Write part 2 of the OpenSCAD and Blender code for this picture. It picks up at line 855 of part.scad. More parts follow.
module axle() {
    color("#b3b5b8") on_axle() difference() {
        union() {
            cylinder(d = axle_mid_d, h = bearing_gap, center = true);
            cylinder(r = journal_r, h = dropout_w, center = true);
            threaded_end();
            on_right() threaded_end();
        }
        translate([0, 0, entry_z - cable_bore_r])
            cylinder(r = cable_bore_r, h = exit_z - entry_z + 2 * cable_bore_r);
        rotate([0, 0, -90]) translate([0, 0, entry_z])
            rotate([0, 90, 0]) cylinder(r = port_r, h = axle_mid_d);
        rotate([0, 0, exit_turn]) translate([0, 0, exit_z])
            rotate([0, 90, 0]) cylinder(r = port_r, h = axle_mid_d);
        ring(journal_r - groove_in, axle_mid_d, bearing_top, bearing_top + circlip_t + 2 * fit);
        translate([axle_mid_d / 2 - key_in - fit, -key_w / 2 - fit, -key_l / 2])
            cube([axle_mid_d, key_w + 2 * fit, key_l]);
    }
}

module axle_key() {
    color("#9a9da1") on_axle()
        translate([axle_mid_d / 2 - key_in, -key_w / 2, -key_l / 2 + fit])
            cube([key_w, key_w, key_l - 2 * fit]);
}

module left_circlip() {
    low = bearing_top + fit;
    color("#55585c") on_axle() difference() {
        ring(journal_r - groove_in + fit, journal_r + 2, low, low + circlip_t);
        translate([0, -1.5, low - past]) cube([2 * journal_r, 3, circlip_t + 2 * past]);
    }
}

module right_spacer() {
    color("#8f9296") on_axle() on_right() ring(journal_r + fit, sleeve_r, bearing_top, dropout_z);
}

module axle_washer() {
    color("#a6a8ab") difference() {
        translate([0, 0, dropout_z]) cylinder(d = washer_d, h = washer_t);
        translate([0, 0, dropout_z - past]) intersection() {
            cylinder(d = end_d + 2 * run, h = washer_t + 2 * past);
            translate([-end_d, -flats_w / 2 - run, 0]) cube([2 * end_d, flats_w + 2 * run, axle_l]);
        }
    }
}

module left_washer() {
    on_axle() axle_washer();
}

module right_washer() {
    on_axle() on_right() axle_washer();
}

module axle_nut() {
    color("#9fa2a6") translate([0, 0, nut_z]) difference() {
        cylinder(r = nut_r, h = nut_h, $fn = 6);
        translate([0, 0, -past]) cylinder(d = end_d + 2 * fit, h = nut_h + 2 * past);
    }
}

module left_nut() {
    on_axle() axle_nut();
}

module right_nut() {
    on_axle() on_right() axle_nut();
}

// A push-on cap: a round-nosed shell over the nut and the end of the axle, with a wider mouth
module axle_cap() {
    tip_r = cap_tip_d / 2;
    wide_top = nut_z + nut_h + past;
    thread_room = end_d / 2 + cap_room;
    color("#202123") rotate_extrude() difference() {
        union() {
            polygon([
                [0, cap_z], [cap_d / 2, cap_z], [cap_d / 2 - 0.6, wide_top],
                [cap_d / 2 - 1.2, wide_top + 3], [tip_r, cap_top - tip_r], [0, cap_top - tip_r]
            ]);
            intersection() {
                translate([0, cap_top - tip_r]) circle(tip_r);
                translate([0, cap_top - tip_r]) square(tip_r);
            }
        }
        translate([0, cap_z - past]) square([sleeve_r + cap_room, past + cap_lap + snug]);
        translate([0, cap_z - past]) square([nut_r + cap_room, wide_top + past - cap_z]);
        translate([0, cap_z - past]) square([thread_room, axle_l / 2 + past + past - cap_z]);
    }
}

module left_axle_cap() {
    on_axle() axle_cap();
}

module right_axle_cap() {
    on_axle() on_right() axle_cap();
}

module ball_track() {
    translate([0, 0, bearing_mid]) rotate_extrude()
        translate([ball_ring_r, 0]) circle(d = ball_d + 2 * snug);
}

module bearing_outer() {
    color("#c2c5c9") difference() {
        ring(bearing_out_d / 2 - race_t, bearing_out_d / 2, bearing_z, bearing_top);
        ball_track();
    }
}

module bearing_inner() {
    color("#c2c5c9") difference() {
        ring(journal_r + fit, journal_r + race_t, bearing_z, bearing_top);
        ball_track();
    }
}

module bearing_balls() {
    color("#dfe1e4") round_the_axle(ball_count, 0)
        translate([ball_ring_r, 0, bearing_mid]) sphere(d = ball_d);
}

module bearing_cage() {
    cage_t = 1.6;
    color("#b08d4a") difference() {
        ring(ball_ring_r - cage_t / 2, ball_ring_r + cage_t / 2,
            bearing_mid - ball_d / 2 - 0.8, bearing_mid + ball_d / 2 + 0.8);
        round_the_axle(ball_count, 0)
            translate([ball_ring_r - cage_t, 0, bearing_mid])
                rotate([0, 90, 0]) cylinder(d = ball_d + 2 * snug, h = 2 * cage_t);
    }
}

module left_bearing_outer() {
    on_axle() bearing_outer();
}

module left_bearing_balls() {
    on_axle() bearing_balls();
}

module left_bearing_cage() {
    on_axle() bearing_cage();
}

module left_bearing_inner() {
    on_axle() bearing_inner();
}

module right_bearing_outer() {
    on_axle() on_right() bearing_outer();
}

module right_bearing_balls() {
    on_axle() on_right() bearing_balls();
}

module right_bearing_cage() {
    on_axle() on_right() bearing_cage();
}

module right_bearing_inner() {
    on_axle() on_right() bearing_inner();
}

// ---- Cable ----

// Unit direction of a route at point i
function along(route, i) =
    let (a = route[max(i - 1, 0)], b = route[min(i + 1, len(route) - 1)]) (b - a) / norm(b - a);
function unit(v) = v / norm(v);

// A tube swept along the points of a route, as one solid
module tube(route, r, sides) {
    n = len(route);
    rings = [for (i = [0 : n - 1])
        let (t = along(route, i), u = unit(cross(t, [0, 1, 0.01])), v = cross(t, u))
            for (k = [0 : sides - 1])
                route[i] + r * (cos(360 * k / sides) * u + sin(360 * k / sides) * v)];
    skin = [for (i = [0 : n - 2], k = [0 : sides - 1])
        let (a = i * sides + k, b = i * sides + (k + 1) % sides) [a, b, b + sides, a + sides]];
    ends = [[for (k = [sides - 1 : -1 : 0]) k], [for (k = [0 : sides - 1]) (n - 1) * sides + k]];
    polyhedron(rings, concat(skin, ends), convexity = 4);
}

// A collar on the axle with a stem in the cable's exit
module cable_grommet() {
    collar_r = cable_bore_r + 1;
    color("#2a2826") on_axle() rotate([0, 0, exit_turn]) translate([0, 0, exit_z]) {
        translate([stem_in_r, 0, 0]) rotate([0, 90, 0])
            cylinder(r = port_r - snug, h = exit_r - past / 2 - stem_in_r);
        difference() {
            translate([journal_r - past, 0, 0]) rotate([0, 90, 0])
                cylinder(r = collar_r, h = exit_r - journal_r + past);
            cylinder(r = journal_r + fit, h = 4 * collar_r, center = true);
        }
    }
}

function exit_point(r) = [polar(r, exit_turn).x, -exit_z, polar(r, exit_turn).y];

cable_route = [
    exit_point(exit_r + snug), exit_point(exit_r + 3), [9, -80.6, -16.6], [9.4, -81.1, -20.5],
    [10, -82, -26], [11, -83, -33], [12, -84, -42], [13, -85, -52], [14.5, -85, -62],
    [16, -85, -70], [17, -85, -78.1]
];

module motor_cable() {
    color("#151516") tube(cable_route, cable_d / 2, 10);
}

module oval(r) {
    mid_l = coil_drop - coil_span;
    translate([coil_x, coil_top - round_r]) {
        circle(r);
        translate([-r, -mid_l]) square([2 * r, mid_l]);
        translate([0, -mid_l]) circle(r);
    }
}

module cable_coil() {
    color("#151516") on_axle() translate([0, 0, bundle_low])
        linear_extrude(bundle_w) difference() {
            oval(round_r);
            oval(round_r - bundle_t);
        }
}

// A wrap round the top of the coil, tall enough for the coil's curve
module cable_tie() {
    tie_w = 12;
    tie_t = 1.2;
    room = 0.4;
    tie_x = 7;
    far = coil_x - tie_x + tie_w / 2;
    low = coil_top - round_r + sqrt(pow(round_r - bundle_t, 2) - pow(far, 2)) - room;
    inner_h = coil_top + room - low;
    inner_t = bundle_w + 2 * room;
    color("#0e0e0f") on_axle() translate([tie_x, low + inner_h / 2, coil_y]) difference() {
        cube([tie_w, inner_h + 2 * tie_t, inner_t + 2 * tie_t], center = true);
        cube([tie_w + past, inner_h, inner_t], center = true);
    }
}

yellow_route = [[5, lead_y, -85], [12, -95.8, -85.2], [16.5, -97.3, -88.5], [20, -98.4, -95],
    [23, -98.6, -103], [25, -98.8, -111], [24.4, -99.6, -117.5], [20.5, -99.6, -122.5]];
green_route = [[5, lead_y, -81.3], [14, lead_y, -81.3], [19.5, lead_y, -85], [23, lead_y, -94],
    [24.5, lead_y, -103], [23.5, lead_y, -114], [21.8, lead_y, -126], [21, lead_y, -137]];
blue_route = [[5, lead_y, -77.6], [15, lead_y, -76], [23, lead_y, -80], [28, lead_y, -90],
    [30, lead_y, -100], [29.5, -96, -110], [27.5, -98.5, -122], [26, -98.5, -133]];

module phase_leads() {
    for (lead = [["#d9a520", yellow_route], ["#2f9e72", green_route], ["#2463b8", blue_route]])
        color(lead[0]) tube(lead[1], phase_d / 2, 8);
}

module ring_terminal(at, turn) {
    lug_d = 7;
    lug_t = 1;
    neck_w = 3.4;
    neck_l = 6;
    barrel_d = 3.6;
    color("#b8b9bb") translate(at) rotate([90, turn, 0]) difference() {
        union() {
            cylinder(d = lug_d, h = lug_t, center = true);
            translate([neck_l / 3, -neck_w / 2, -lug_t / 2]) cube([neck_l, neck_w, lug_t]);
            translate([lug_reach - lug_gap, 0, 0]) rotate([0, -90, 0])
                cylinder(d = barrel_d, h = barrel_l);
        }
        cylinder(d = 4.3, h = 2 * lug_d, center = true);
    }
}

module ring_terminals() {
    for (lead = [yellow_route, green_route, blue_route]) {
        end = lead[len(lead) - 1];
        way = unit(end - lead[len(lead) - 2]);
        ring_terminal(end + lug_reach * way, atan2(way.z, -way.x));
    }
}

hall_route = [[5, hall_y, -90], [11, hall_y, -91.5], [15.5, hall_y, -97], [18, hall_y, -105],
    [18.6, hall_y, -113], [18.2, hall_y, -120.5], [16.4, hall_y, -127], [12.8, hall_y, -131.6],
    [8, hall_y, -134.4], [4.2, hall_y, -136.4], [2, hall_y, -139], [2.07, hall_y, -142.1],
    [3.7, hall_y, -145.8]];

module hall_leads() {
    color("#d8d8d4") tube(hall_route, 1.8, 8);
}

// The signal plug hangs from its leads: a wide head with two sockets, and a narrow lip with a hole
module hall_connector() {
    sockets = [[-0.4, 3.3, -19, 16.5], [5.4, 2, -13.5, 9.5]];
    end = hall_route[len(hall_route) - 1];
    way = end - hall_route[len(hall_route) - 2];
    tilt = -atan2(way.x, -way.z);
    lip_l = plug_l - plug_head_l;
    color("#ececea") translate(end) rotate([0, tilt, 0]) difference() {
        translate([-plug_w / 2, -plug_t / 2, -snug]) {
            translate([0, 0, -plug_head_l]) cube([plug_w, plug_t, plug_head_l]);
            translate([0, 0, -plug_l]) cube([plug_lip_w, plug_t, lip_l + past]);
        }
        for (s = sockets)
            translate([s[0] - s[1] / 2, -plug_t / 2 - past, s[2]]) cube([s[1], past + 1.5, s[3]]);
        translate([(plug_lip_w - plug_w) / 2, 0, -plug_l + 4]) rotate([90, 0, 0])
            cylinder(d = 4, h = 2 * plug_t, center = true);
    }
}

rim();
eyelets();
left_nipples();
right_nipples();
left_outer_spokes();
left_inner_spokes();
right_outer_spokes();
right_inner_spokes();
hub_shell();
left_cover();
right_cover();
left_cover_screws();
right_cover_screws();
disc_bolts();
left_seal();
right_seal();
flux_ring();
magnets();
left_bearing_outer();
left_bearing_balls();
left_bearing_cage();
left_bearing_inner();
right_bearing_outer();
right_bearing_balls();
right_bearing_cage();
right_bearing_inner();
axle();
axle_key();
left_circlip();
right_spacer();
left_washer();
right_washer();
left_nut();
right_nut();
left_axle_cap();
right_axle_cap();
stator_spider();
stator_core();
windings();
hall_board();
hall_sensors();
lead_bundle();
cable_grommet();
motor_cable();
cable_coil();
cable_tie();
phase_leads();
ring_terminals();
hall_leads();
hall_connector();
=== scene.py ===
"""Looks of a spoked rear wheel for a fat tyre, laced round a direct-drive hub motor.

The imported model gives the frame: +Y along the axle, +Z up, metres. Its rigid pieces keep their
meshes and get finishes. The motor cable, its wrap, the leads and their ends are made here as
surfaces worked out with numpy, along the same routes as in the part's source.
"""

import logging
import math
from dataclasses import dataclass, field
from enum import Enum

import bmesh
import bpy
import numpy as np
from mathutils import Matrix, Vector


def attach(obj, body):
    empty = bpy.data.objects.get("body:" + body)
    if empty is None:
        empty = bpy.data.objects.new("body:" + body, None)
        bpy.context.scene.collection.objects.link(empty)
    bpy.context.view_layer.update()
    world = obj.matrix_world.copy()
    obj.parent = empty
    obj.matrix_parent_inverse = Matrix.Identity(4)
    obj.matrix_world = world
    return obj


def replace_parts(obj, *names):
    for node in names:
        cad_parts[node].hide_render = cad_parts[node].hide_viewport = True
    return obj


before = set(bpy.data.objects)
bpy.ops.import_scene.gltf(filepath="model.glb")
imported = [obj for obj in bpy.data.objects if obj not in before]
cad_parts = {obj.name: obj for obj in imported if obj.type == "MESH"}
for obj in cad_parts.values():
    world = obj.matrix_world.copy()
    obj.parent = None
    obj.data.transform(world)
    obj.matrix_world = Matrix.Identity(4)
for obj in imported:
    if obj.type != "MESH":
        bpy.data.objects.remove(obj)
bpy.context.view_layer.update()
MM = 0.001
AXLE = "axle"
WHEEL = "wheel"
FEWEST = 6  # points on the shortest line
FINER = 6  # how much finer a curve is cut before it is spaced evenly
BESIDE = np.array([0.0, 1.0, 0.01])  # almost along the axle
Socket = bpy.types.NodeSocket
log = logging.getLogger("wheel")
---
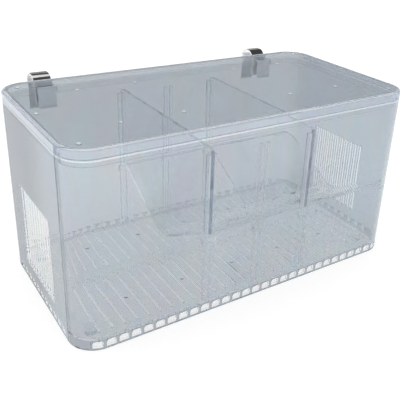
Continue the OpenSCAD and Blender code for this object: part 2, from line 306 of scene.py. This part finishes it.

### [Task description]
Repeat exactly the lines from the one that contains "for (s = sockets)" through the one that contains "for node in", and only those.

### [Exercise output]
        for (s = sockets)
            translate([s[0] - s[1] / 2, -plug_t / 2 - past, s[2]]) cube([s[1], past + 1.5, s[3]]);
        translate([(plug_lip_w - plug_w) / 2, 0, -plug_l + 4]) rotate([90, 0, 0])
            cylinder(d = 4, h = 2 * plug_t, center = true);
    }
}

rim();
eyelets();
left_nipples();
right_nipples();
left_outer_spokes();
left_inner_spokes();
right_outer_spokes();
right_inner_spokes();
hub_shell();
left_cover();
right_cover();
left_cover_screws();
right_cover_screws();
disc_bolts();
left_seal();
right_seal();
flux_ring();
magnets();
left_bearing_outer();
left_bearing_balls();
left_bearing_cage();
left_bearing_inner();
right_bearing_outer();
right_bearing_balls();
right_bearing_cage();
right_bearing_inner();
axle();
axle_key();
left_circlip();
right_spacer();
left_washer();
right_washer();
left_nut();
right_nut();
left_axle_cap();
right_axle_cap();
stator_spider();
stator_core();
windings();
hall_board();
hall_sensors();
lead_bundle();
cable_grommet();
motor_cable();
cable_coil();
cable_tie();
phase_leads();
ring_terminals();
hall_leads();
hall_connector();
=== scene.py ===
"""Looks of a spoked rear wheel for a fat tyre, laced round a direct-drive hub motor.

The imported model gives the frame: +Y along the axle, +Z up, metres. Its rigid pieces keep their
meshes and get finishes. The motor cable, its wrap, the leads and their ends are made here as
surfaces worked out with numpy, along the same routes as in the part's source.
"""

import logging
import math
from dataclasses import dataclass, field
from enum import Enum

import bmesh
import bpy
import numpy as np
from mathutils import Matrix, Vector


def attach(obj, body):
    empty = bpy.data.objects.get("body:" + body)
    if empty is None:
        empty = bpy.data.objects.new("body:" + body, None)
        bpy.context.scene.collection.objects.link(empty)
    bpy.context.view_layer.update()
    world = obj.matrix_world.copy()
    obj.parent = empty
    obj.matrix_parent_inverse = Matrix.Identity(4)
    obj.matrix_world = world
    return obj


def replace_parts(obj, *names):
    for node in names:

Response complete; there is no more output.